Submitted May 31, 2006
Accepted September 1, 2006
Phenotypic heterogeneity is an evolutionarily conserved feature of the endothelium
Kiichiro Yano, Daniel Gale, Steffen Massberg, Pavan K Cheruvu, Rita Monahan-Earley, Ellen S Morgan, David Haig, Ulrich H von Andrian, Ann M Dvorak, and William C Aird*
Beth Israel Deaconess Medical Center, Boston, MA
CBR Institute for Biomedical Research, Boston, MA
Department of Organismic and Evolutionary Biology, Harvard University, Cambridge, MA
* Corresponding author; email: waird{at}bidmc.harvard.edu.

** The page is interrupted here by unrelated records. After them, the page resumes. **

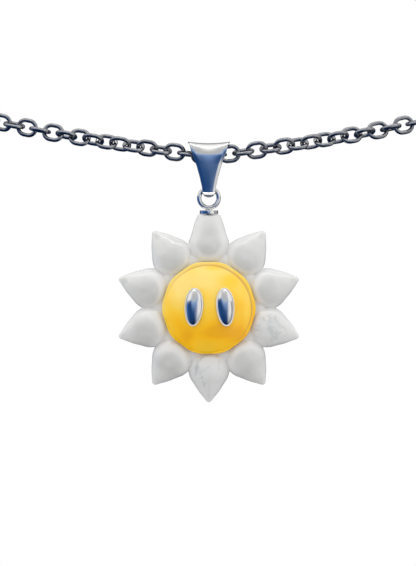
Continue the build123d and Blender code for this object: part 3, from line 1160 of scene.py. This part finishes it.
def studio_world():
    """A white backdrop, soft light on the stone, and the studio that the metal mirrors."""
    world = bpy.data.worlds.new("studio")
    add = node_adder(world)
    place = add("TexCoord")["Generated"]
    right, back, up = add("SeparateXYZ", {"Vector": place})
    height = add("MapRange", {"Value": up, "From Min": -1.0, "From Max": 1.0})["Result"]
    ahead = add("Math", {0: back, 1: -1.0}, operation="MULTIPLY")
    # Turn from the front, 0.5 straight ahead of the pendant, more to the viewer's right
    turn = add("Math", {0: right, 1: ahead["Value"]}, operation="ARCTAN2")
    around = add("MapRange", {"Value": turn["Value"], "From Min": -math.pi, "From Max": math.pi})
    leaning = add("Math", {0: up, 1: WALL_LEAN, 2: around["Result"]}, operation="MULTIPLY_ADD")
    stops = [(level, linear(code)) for level, code in WALLS]
    walls = add("ValToRGB", {"Fac": leaning["Value"]}, stops=stops)
    # The studio is dark blue below the pendant, and the dark comes highest behind it
    slope = add("Math", {0: back, 1: -0.14, 2: up}, operation="MULTIPLY_ADD")
    depth = add("MapRange", {"Value": slope["Value"], "From Min": -0.1, "From Max": -0.8})
    behind = add("MapRange", {"Value": back, "From Min": 0.42, "From Max": 0.6})
    # The ceiling's lower edge is bowed: it comes lowest straight ahead
    side = add("Math", {0: right, 1: right}, operation="MULTIPLY")["Value"]
    bow = add("MapRange", {"Value": side, "From Max": 0.2, "To Max": -0.12})
    bowed = add("Math", {0: height, 1: bow["Result"]}, operation="ADD")
    stops = [(level, linear(code, cover)) for level, code, cover in CEILING]
    ceiling = add("ValToRGB", {"Fac": bowed["Value"]}, stops=stops)
    # It is whiter to the sides, and grey behind the pendant
    sides = add("MapRange", {"Value": side, "From Min": 0.08, "From Max": 0.35})
    stops = [(level, (bright, bright, bright, 1.0)) for level, bright in SOFT_LIGHT]
    soft = add("ValToRGB", {"Fac": height}, stops=stops)
    rays = add("LightPath")
    # Each layer: its name, the layer under it, its share, and the layer or colour that it adds
    layers = {"walls": walls["Color"], "ceiling": ceiling["Color"], "soft": soft["Color"]}
    for name, under, share, added in (
        ("dark floor", "walls", depth["Result"], "#0D2142"),
        ("below", "dark floor", behind["Result"], "#1C3355"),
        ("white sides", "ceiling", sides["Result"], "#F4F4F6"),
        ("overhead", "white sides", behind["Result"], "#A4A4AB"),
        ("mirrored", "below", ceiling["Alpha"], "overhead"),
        ("lit", "soft", rays["Is Glossy Ray"], "mirrored"),
        ("seen", "lit", rays["Is Camera Ray"], "#FFFFFF"),
    ):
        over = layers[added] if added in layers else linear(added)
        inputs = {MIX_FACTOR: share, MIX_A: layers[under], MIX_B: over}
        layers[name] = add("Mix", inputs, data_type="RGBA")[MIX_RESULT]
    glow = add("Background", {"Color": layers["seen"]})
    add("OutputWorld", {"Surface": glow["Background"]})
    return world


class PENDANT_OT_stage(bpy.types.Operator):
    """Adds the pale floor, the studio's light and the camera"""

    bl_idname = "pendant.stage"
    bl_label = "Stage"

    def execute(self, context):
        settings = context.scene.pendant_stage
        scene = context.scene
        scene.view_settings.view_transform = "Standard"
        scene.view_settings.look = "None"

        mesh = bpy.data.meshes.new("floor")
        half = FLOOR_HALF * MM
        drop = -settings.floor_drop
        corners = [(-half, -half, drop), (half, -half, drop), (half, half, drop), (-half, half, drop)]
        mesh.from_pydata(corners, [], [(0, 1, 2, 3)])
        mesh.materials.append(make_material(matt_backdrop_paper, settings.floor_colour))
        floor = bpy.data.objects.new("floor", mesh)
        scene.collection.objects.link(floor)
        # The metal mirrors the dark studio below it, not the paper, and the paper lights nothing
        floor.visible_glossy = False
        floor.visible_diffuse = False

        camera_data = bpy.data.cameras.new("camera")
        camera_data.lens = CAMERA_LENS
        camera_data.sensor_width = CAMERA_SENSOR
        camera_data.clip_start = CAMERA_NEAREST * MM
        camera = bpy.data.objects.new("camera", camera_data)
        camera.location = Vector((CAMERA_RIGHT, FRONT_Y - CAMERA_AHEAD, FRONT_Z - CAMERA_DOWN)) * MM
        camera.rotation_euler = (math.pi / 2, 0, 0)
        scene.collection.objects.link(camera)
        scene.camera = camera

        flower = Vector(FLOWER_MIDDLE) * MM
        lamp_data = bpy.data.lights.new("overhead_strip", "AREA")
        lamp_data.shape = "RECTANGLE"
        lamp_data.size = LAMP_LENGTH * MM
        lamp_data.size_y = LAMP_WIDTH * MM
        lamp_data.energy = LAMP_WATTS
        lamp = bpy.data.objects.new("overhead_strip", lamp_data)
        lamp.location = flower + Vector((0.0, -LAMP_AHEAD, LAMP_UP)) * MM
        lamp.rotation_euler = (flower - lamp.location).to_track_quat("-Z", "Y").to_euler()
        scene.collection.objects.link(lamp)
        scene.world = studio_world()
        return {"FINISHED"}


class PENDANT_PT_panel(bpy.types.Panel):
    """The pendant's sizes and pieces"""

    bl_label = "Flower pendant"
    bl_idname = "PENDANT_PT_panel"
    bl_space_type = "VIEW_3D"
    bl_region_type = "UI"
    bl_category = "Flower pendant"

    def draw(self, context):
        for operator, key, group in PIECES:
            box = self.layout.box()
            settings = getattr(context.scene, key)
            for name in group.__annotations__:
                box.prop(settings, name)
            box.operator(operator.bl_idname)


# Each operator, with the scene property that holds its settings, in the order of making
PIECES = (
    (PENDANT_OT_stage, "pendant_stage", StageSettings),
    (PENDANT_OT_chain, "pendant_chain", ChainSettings),
    (PENDANT_OT_bail, "pendant_bail", BailSettings),
    (PENDANT_OT_ring, "pendant_ring", RingSettings),
    (PENDANT_OT_petals, "pendant_petals", PetalSettings),
    (PENDANT_OT_centre, "pendant_centre", CentreSettings),
    (PENDANT_OT_studs, "pendant_studs", StudSettings),
)


def register():
    for operator, key, group in PIECES:
        bpy.utils.register_class(group)
        bpy.utils.register_class(operator)
        setattr(bpy.types.Scene, key, bpy.props.PointerProperty(type=group))
    bpy.utils.register_class(PENDANT_PT_panel)


def unregister():
    bpy.utils.unregister_class(PENDANT_PT_panel)
    for operator, key, group in reversed(PIECES):
        delattr(bpy.types.Scene, key)
        bpy.utils.unregister_class(operator)
        bpy.utils.unregister_class(group)


def main():
    register()
    bpy.ops.pendant.stage()
    bpy.ops.pendant.chain()
    bpy.ops.pendant.bail()
    bpy.ops.pendant.ring()
    bpy.ops.pendant.petals()
    bpy.ops.pendant.centre()
    bpy.ops.pendant.studs()


if __name__ == "__main__":
    main()
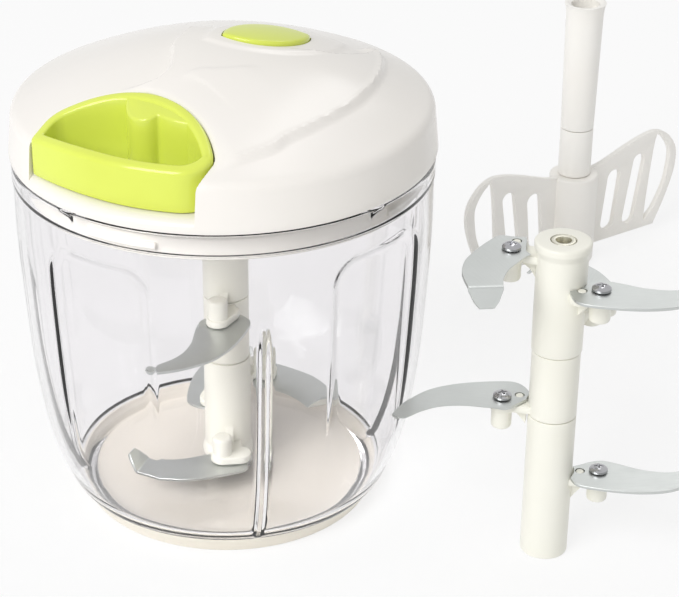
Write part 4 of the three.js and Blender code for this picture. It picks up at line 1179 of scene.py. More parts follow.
@dataclass
class Handle:
    """The pull handle: a lime loop that fills its recess in the lid, with the cord's anchor."""

    dresser: Dresser
    dome: Dome
    direction: float = -34
    back: float = 33.5
    front: float = 61
    flat: float = 39
    half: float = 28.5
    back_radius: float = 36.8
    back_left: float = 9
    back_right: float = 4
    left_corner: float = 1.6
    right_corner: float = 10
    least_corner: float = 1.2
    bottom: float = 122.5
    rise: float = 1.3
    wall: float = 3.2
    rim: float = 1.1
    reach: float = 7.6
    anchor_left: float = 8
    anchor_valley: float = 5.2
    anchor_right: float = 12.5
    cord_height: float = 126.3
    cell_radius: float = 2.5

    def outline(self, grow: float, fine: int = 10, mouth: float = 0) -> list[Flat]:
        """The handle's plan, pulled along +X, grown by a distance.

        Args:
            grow: How far outside the handle it runs.
            fine: Points on each short arc.
            mouth: Where an open front ends, or 0 for the handle's own front.

        Returns:
            The outline, anticlockwise from the front's left corner.
        """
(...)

Mammalian endothelial cells (ECs) display marked phenotypic heterogeneity. Little is known about the evolutionary mechanisms underlying EC heterogeneity. The last common ancestor of hagfish and gnathostomes was also the last common ancestor of all extant vertebrates, which lived some time more than 500 million years ago. Features of ECs that are shared between hagfish and gnathostomes can be inferred to have already been present in this ancestral vertebrate. The goal of this study was to determine whether hagfish endothelium displays phenotypic heterogeneity. Electron microscopy of the aorta, dermis, heart, and liver revealed ultrastructural heterogeneity of the endothelium. Immunofluorescent studies demonstrated marked differences in lectin binding between vascular beds. Intravital microscopy of the dermis revealed histamine-induced adhesion of leukocytes in capillaries and post-capillary venules, but not arterioles. Together, these data suggest that structural, molecular and functional heterogeneity of the endothelium evolved as an early feature of this cell lineage.